By Eliav Bitan, Policy and Partnerships Associate for the Rodale Institute
Throughout the past decade, farmers have had to grow food in the face of a climate crisis that has consisted of rising temperatures, more frequent storms, strong floods, and lengthy droughts. Globally, an estimated one-third of all human caused greenhouse gas (GHGs) emissions are from our food system and land use changes, which include GHGs emitted to grow, process, package, transport, store, and dispose our food. However, there is hope for the future by converting famers to using organic methods.
Organic farming is one of the best ways to confront climate change because it removes the major greenhouse gas, carbon dioxide, from the atmosphere and stores it in the soil.
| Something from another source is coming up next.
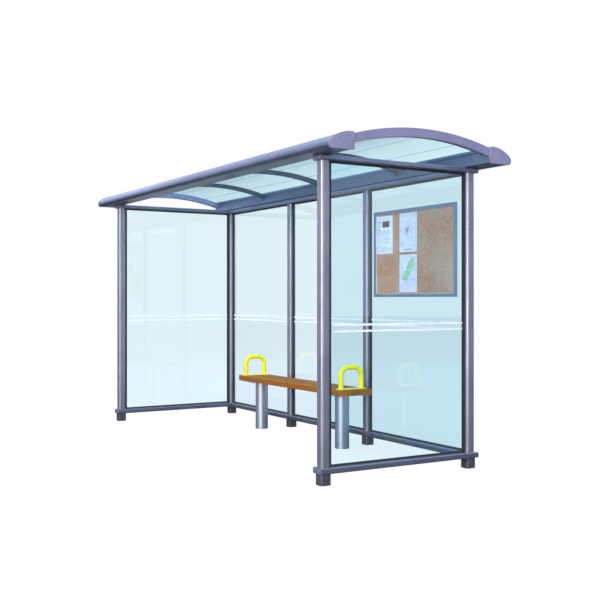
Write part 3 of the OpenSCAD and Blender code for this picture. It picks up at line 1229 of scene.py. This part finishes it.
    def print_route_map(self, shape: Shape, draw: random.Random) -> None:
        """Routes that run out from a dark knot of lines, with an inset box and a caption bar.

        Args:
            shape: the mesh that gets it.
            draw: the source of random numbers.
        """
        hub = (0.45 * self.width, 0.56 * self.height)
        self.patch(shape, 0.03 * self.width, 0.12 * self.height, 0.94 * self.width, 0.84 * self.height, Ink.LILAC)
        inks = (Ink.BLUE, Ink.PINK, Ink.GREY, Ink.BLUE, Ink.DARK, Ink.PINK)
        for number in range(self.routes):
            heading = 2 * math.pi * number / self.routes + draw.uniform(-0.1, 0.1)
            reach = draw.uniform(0.55, 1.0)
            path = [hub]
            for step in range(1, self.route_steps + 1):
                share = reach * step / self.route_steps
                bend = heading + draw.uniform(-0.35, 0.35) * share
                x = hub[0] + math.cos(bend) * share * 0.5 * self.width
                z = hub[1] + math.sin(bend) * share * 0.42 * self.height
                x = min(max(x, 0.05 * self.width), 0.95 * self.width)
                path.append((x, min(max(z, 0.14 * self.height), 0.94 * self.height)))
            self.strip(shape, path, draw.uniform(0.0012, 0.0024), inks[number % len(inks)], 2)
        for _ in range(self.knot_strokes):
            angle, out = draw.uniform(0, 2 * math.pi), draw.uniform(0.002, 0.034)
            x, z = hub[0] + math.cos(angle) * out, hub[1] + math.sin(angle) * out * 1.2
            end = (x + draw.uniform(-0.012, 0.012), z + draw.uniform(-0.012, 0.012) + 0.001)
            self.strip(shape, [(x, z), end], 0.0016, Ink.DARK, 3)
        left, low, wide, high = 0.70 * self.width, 0.74 * self.height, 0.25 * self.width, 0.19 * self.height
        self.patch(shape, left, low, wide, high, Ink.PAPER, 3)
        corners = [(left, low), (left + wide, low), (left + wide, low + high), (left, low + high)]
        self.strip(shape, corners, 0.0024, Ink.PINK, 4, closed=True)
        self.patch(shape, 0.28 * self.width, 0.045 * self.height, 0.44 * self.width, 0.03 * self.height, Ink.GREY)

    def print_area_map(self, shape: Shape, draw: random.Random) -> None:
        """A pale street map with a green park across it and a small brown mark.

        Args:
            shape: the mesh that gets it.
            draw: the source of random numbers.
        """
        self.patch(shape, 0.03 * self.width, 0.04 * self.height, 0.94 * self.width, 0.92 * self.height, Ink.LILAC)
        park = [(0.16, 0.20), (0.30, 0.36), (0.46, 0.50), (0.62, 0.66), (0.80, 0.84)]
        for number, width in enumerate((0.030, 0.052, 0.040)):
            shift = (number - 1) * 0.11
            path = [(x * self.width, min(0.9, max(0.12, z + shift)) * self.height) for x, z in park]
            self.strip(shape, path, width, Ink.GREEN, 2)
        for number in range(self.streets):
            x, z = draw.uniform(0.06, 0.94), draw.uniform(0.07, 0.92)
            if number % 2 == 0:
                end = (draw.uniform(0.06, 0.94), z + draw.uniform(-0.05, 0.05))
            else:
                end = (x + draw.uniform(-0.05, 0.05), draw.uniform(0.07, 0.92))
            held = [(min(max(px, 0.05), 0.95), min(max(pz, 0.06), 0.93)) for px, pz in ((x, z), end)]
            path = [(px * self.width, pz * self.height) for px, pz in held]
            if math.dist(*path) > 0.02:
                self.strip(shape, path, draw.uniform(0.0012, 0.003), Ink.PAPER if number % 3 else Ink.GREY, 3)
        self.patch(shape, 0.36 * self.width, 0.13 * self.height, 0.10 * self.width, 0.07 * self.height, Ink.BROWN, 4)

    def build(self) -> None:
        """Makes the sheet and its printing as one piece."""
        shape = bmesh.new()
        self.sheet(shape)
        printer: dict[PrintStyle, Callable[[Shape, random.Random], None]] = {
            PrintStyle.LIST: self.print_list,
            PrintStyle.ROUTE_MAP: self.print_route_map,
            PrintStyle.AREA_MAP: self.print_area_map,
        }
        printer[self.style](shape, random.Random(self.seed))
        finish_piece(self.name, shape, [self.paper, *INK_FINISHES.values()])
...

Studies have shown that organic agriculture systems emit 48%-66% less carbon dioxide per about 2.5 acres than conventional farming systems that rely on chemical pesticides and fertilizers. If all the farms in America were organic, each year they could remove an amount of carbon dioxide equal to twenty five percent of annual US carbon dioxide emissions. That adds up to a lot of carbon dioxide—1.7 billion metric tons, or 1.7 gigatonnes. For comparison, non-organic farming currently produces seven percent of US carbon dioxide emissions.
Removing carbon dioxide is only half the story. In years of drought and flood, the Rodale Institute’s organic fields produced about thirty percent more food than non-organic fields. This is because organically managed soil has better structure than chemically treated soil. This means the soil holds more water in drought years, and erodes less in flood years. Organically managed soils hold up better in droughts and floods and store carbon dioxide from the atmosphere.
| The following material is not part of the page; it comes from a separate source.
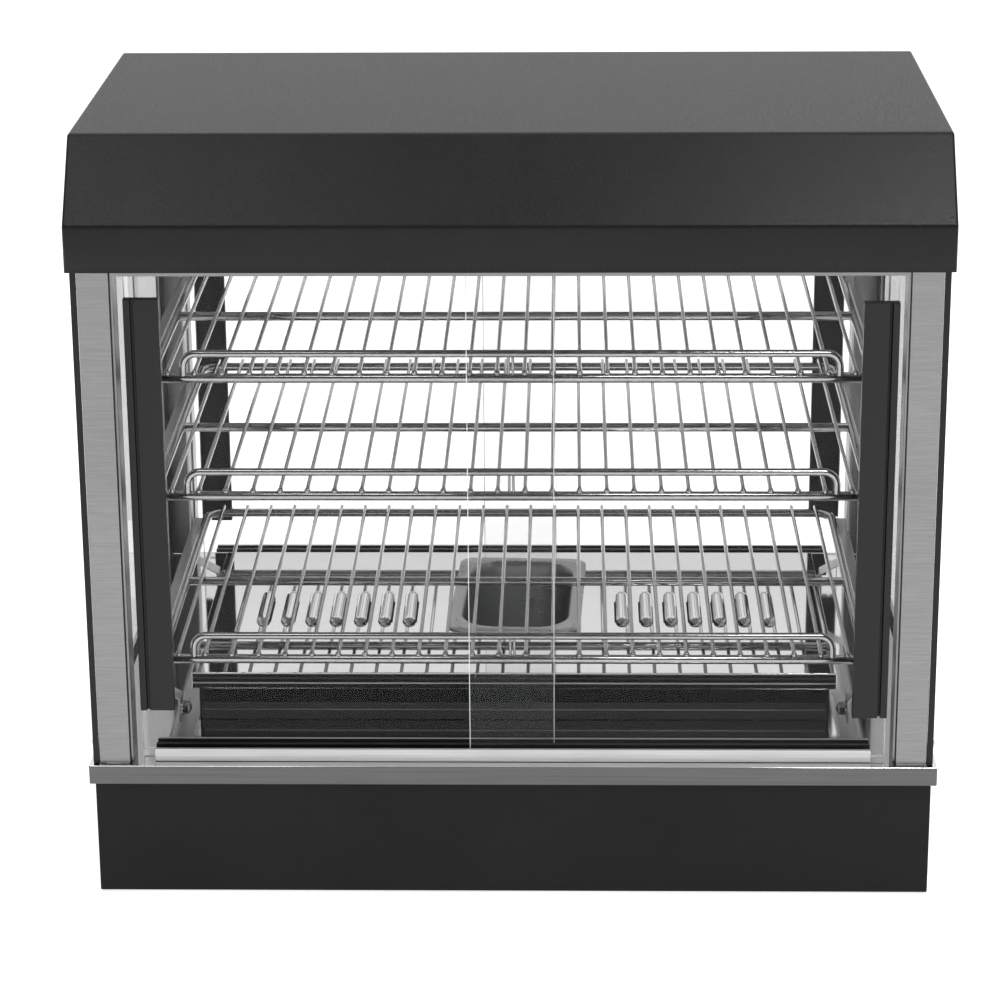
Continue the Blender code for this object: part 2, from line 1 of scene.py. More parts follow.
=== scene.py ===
"""Heated food display cabinet: finished surfaces, camera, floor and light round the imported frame."""

import json
import math

import bmesh
import bpy
from mathutils import Euler, Matrix, Vector

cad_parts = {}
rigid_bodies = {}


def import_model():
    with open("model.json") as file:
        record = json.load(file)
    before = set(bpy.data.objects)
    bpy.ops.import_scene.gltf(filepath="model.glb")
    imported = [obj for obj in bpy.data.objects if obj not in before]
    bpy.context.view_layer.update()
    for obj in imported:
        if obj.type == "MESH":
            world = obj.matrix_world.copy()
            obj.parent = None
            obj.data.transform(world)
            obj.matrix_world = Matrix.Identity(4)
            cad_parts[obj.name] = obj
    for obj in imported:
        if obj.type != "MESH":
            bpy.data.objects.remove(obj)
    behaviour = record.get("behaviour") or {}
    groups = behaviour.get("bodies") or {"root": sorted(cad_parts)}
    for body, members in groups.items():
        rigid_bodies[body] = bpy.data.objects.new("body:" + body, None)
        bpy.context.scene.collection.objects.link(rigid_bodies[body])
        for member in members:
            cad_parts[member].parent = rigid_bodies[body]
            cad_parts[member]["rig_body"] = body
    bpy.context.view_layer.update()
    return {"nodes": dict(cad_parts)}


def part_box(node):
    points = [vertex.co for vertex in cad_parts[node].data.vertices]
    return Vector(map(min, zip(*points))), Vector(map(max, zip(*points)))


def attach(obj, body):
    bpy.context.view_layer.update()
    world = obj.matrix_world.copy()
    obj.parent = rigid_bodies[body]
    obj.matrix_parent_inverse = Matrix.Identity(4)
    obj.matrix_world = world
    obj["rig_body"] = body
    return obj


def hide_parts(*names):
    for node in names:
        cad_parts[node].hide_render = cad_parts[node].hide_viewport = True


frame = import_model()

WHITE = (1.0, 1.0, 1.0, 1.0)
CABINET = "cabinet"

# Camera: distances in metres from the frame's origin, angles in degrees
CAMERA_PLACE = (0.0443, -2.508, 1.1152)
CAMERA_PITCH = 18.226
CAMERA_YAW = -1.311
CAMERA_ROLL = -0.397
SENSOR = 36.0
CAMERA_LENS = 3.172 * SENSOR
CAMERA_SHIFT_Y = -0.05

SHELVES = "shelf_1", "shelf_2", "shelf_3"
SIDES = (("left", -1), ("right", 1))
ENDS = (("front", -1), ("rear", 1))


# Materials ---------------------------------------------------------------------


def nodes_of(material):
    return material.node_tree.nodes, material.node_tree.links


def new_material(name, colour, roughness, metallic=0.0, **sockets):
    material = bpy.data.materials.new(name)
    material.use_nodes = True
    shader = material.node_tree.nodes["Principled BSDF"]
    shader.inputs["Base Color"].default_value = (*colour, 1.0)
    shader.inputs["Roughness"].default_value = roughness
    shader.inputs["Metallic"].default_value = metallic
    for label, value in sockets.items():
        shader.inputs[label.replace("_", " ")].default_value = value
    return material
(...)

Farmers who practice organic management are investing in food systems that can have an enormous impact on the climate crisis. Our leaders in Washington D.C. should reward them with a climate policy that credits farmers who sequester carbon in their soil. An example of this is supporting a policy that will measure the carbon farmers’ store in their soil, and award them carbon credits for their hard work.
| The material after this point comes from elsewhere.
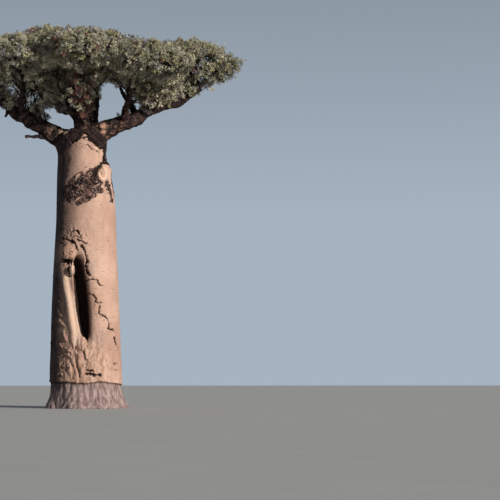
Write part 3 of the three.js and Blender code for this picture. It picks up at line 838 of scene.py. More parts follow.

By being a part of a CSA you are already helping to combat climate change! You are avoiding many of the GHG emissions associated with transport, packaging, and selling of produce. It is important to keep up your support for local, organic farmers because a food system that is more focused on organic and sustainable food production will help to reduce GHG emissions for our future, while improving the world’s environmental health and economic needs.